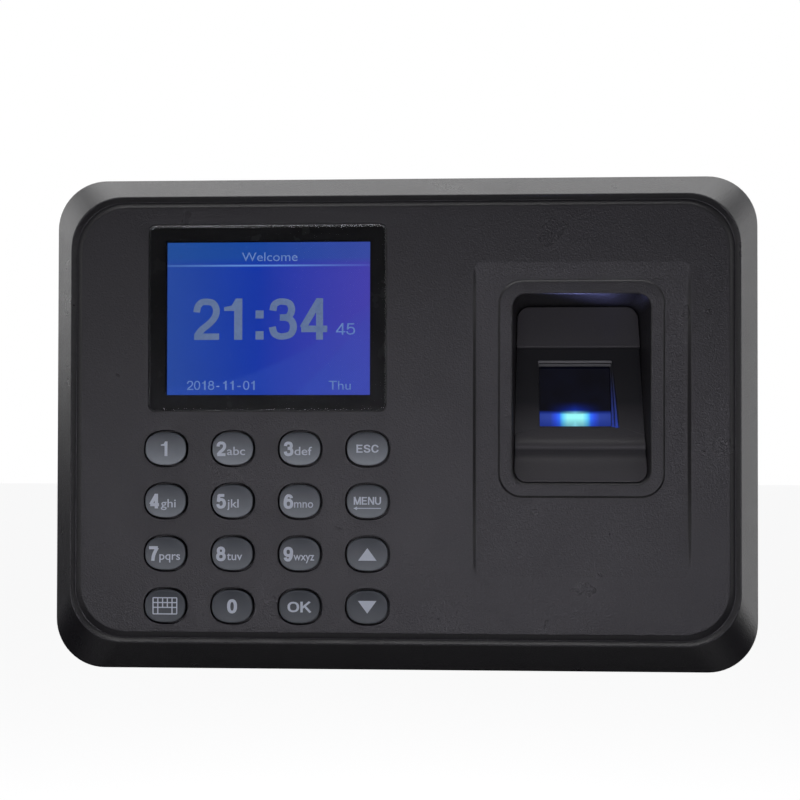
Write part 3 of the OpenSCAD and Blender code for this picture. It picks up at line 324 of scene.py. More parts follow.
LENS_BACK = -lens_high[1]
SCREEN_X, SCREEN_Z = (lens_low[0] + lens_high[0]) / 2, (lens_low[2] + lens_high[2]) / 2
PICTURE_W, PICTURE_H = 48.96, 36.72
LCD_FRONT = -lcd_low[1]

KEY_A, KEY_B, KEY_GAP = 4.85, 3.9, 0.4
KEY_TOP = 33.3
KEY_CROWN = 0.12
KEY_HOLE_EDGE = 0.22
LENS_R, POCKET_GAP, POCKET_EDGE = 1.5, 0.15, 0.15

WINDOW_X = (prism_low[0] + prism_high[0]) / 2
WELL_X = (insert_low[0] + insert_high[0]) / 2
WELL_LOW, WELL_HIGH = -15.2, 29.7
WELL_HALF, WELL_R, WELL_DRAFT = 16.325, 3.2, 0.139
COLLAR_T, COLLAR_BACK = 1.9, 19.35
PAD_BORDER, PAD_R, PAD_STEP = 3.1, 5.5, 0.5
SCOOP_HALF_W, SCOOP_HALF_H, SCOOP_DEPTH = 25.25, 37.25, 1.3
SCOOP_RADIUS = (SCOOP_HALF_H ** 2 + SCOOP_DEPTH ** 2) / (2 * SCOOP_DEPTH)
BACKING, BACKING_HALF_W = 1.6, 27.45
BOSS_INSET = 5.5
BOARD_BOSS_X, BOARD_BOSS_Z, BOARD_FRONT = (-67.0, 8.1), (-46.9, 46.0), 25
EAR_X, EAR_Z, EAR_FRONT = (-21.325, 21.325), (-2.75, 19.25), 17.2
# Radius, bore and the bore's depth of each kind of boss
CASE_BOSS, BOARD_BOSS, EAR_BOSS = (3.0, 1.5, 11), (2.5, 1.25, 3), (2.5, 1.25, 4)


# ---------------------------------------------------------------- Front cover
def case_outline(node):
    """Outline and level of the case for one node of its profile."""
    side, bottom, r, level = node
    return round_rect(-RIM_X - side, RIM_X + side, RIM_BOTTOM - bottom, RIM_TOP + side, r), level


def scoop_level(height):
    """Level of the wide cylinder that scoops the face."""
    if abs(height) >= SCOOP_HALF_H:
        return FACE
    return FACE - SCOOP_DEPTH + SCOOP_RADIUS - math.sqrt(SCOOP_RADIUS ** 2 - height ** 2)


def pad_level(height):
    """Level of the raised pad, which runs out softly into the face at its top."""
    gap = FACE - scoop_level(height) - PAD_STEP
    return FACE - (gap + math.sqrt(gap * gap + 0.004)) / 2


def rounding(edge, angles):
    """Steps of a quarter round, as how much is left one way and how much is gone the other way."""
    turns = [math.radians(a) for a in angles]
    return [(edge * (1 - math.sin(a)), edge * (1 - math.cos(a))) for a in turns]


def ease(t):
    return t * t * (3 - 2 * t)


def long_rect(x0, x1, y0, y1, r, across=10, along=28):
    """Round rectangle whose straight sides are divided too, so that it can follow a curved face."""
    points = []
    arcs = round_rect(x0, x1, y0, y1, r, 10)
    quarter = len(arcs) // 4
    for k, parts in enumerate((across, along, across, along)):
        arc = arcs[k * quarter:(k + 1) * quarter]
        after = arcs[(k + 1) * quarter % len(arcs)]
        last = arc[-1]
        points += arc
        points += [(last[0] + (after[0] - last[0]) * i / parts, last[1] + (after[1] - last[1]) * i / parts)
                   for i in range(1, parts)]
    return points


def mix_outlines(a, b, t):
    return [(p[0] + (q[0] - p[0]) * t, p[1] + (q[1] - p[1]) * t) for p, q in zip(a, b)]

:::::

§ Task directions
Your task is to repeat the data exactly, with nothing left out.

§ Exercise result
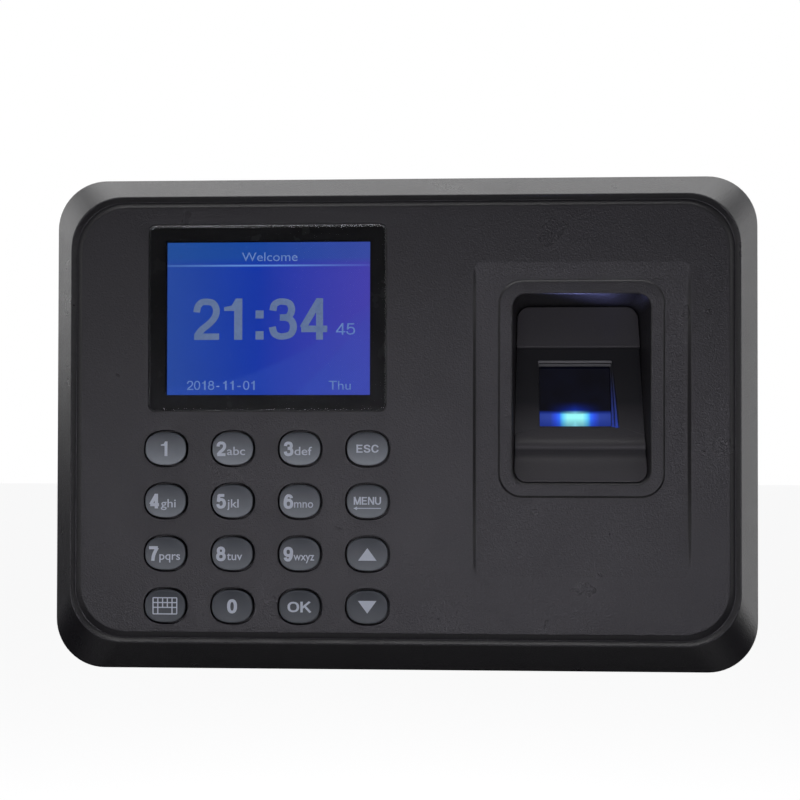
Write part 3 of the OpenSCAD and Blender code for this picture. It picks up at line 324 of scene.py. More parts follow.
LENS_BACK = -lens_high[1]
SCREEN_X, SCREEN_Z = (lens_low[0] + lens_high[0]) / 2, (lens_low[2] + lens_high[2]) / 2
PICTURE_W, PICTURE_H = 48.96, 36.72
LCD_FRONT = -lcd_low[1]

KEY_A, KEY_B, KEY_GAP = 4.85, 3.9, 0.4
KEY_TOP = 33.3
KEY_CROWN = 0.12
KEY_HOLE_EDGE = 0.22
LENS_R, POCKET_GAP, POCKET_EDGE = 1.5, 0.15, 0.15

WINDOW_X = (prism_low[0] + prism_high[0]) / 2
WELL_X = (insert_low[0] + insert_high[0]) / 2
WELL_LOW, WELL_HIGH = -15.2, 29.7
WELL_HALF, WELL_R, WELL_DRAFT = 16.325, 3.2, 0.139
COLLAR_T, COLLAR_BACK = 1.9, 19.35
PAD_BORDER, PAD_R, PAD_STEP = 3.1, 5.5, 0.5
SCOOP_HALF_W, SCOOP_HALF_H, SCOOP_DEPTH = 25.25, 37.25, 1.3
SCOOP_RADIUS = (SCOOP_HALF_H ** 2 + SCOOP_DEPTH ** 2) / (2 * SCOOP_DEPTH)
BACKING, BACKING_HALF_W = 1.6, 27.45
BOSS_INSET = 5.5
BOARD_BOSS_X, BOARD_BOSS_Z, BOARD_FRONT = (-67.0, 8.1), (-46.9, 46.0), 25
EAR_X, EAR_Z, EAR_FRONT = (-21.325, 21.325), (-2.75, 19.25), 17.2
# Radius, bore and the bore's depth of each kind of boss
CASE_BOSS, BOARD_BOSS, EAR_BOSS = (3.0, 1.5, 11), (2.5, 1.25, 3), (2.5, 1.25, 4)


# ---------------------------------------------------------------- Front cover
def case_outline(node):
    """Outline and level of the case for one node of its profile."""
    side, bottom, r, level = node
    return round_rect(-RIM_X - side, RIM_X + side, RIM_BOTTOM - bottom, RIM_TOP + side, r), level


def scoop_level(height):
    """Level of the wide cylinder that scoops the face."""
    if abs(height) >= SCOOP_HALF_H:
        return FACE
    return FACE - SCOOP_DEPTH + SCOOP_RADIUS - math.sqrt(SCOOP_RADIUS ** 2 - height ** 2)


def pad_level(height):
    """Level of the raised pad, which runs out softly into the face at its top."""
    gap = FACE - scoop_level(height) - PAD_STEP
    return FACE - (gap + math.sqrt(gap * gap + 0.004)) / 2


def rounding(edge, angles):
    """Steps of a quarter round, as how much is left one way and how much is gone the other way."""
    turns = [math.radians(a) for a in angles]
    return [(edge * (1 - math.sin(a)), edge * (1 - math.cos(a))) for a in turns]


def ease(t):
    return t * t * (3 - 2 * t)


def long_rect(x0, x1, y0, y1, r, across=10, along=28):
    """Round rectangle whose straight sides are divided too, so that it can follow a curved face."""
    points = []
    arcs = round_rect(x0, x1, y0, y1, r, 10)
    quarter = len(arcs) // 4
    for k, parts in enumerate((across, along, across, along)):
        arc = arcs[k * quarter:(k + 1) * quarter]
        after = arcs[(k + 1) * quarter % len(arcs)]
        last = arc[-1]
        points += arc
        points += [(last[0] + (after[0] - last[0]) * i / parts, last[1] + (after[1] - last[1]) * i / parts)
                   for i in range(1, parts)]
    return points


def mix_outlines(a, b, t):
    return [(p[0] + (q[0] - p[0]) * t, p[1] + (q[1] - p[1]) * t) for p, q in zip(a, b)]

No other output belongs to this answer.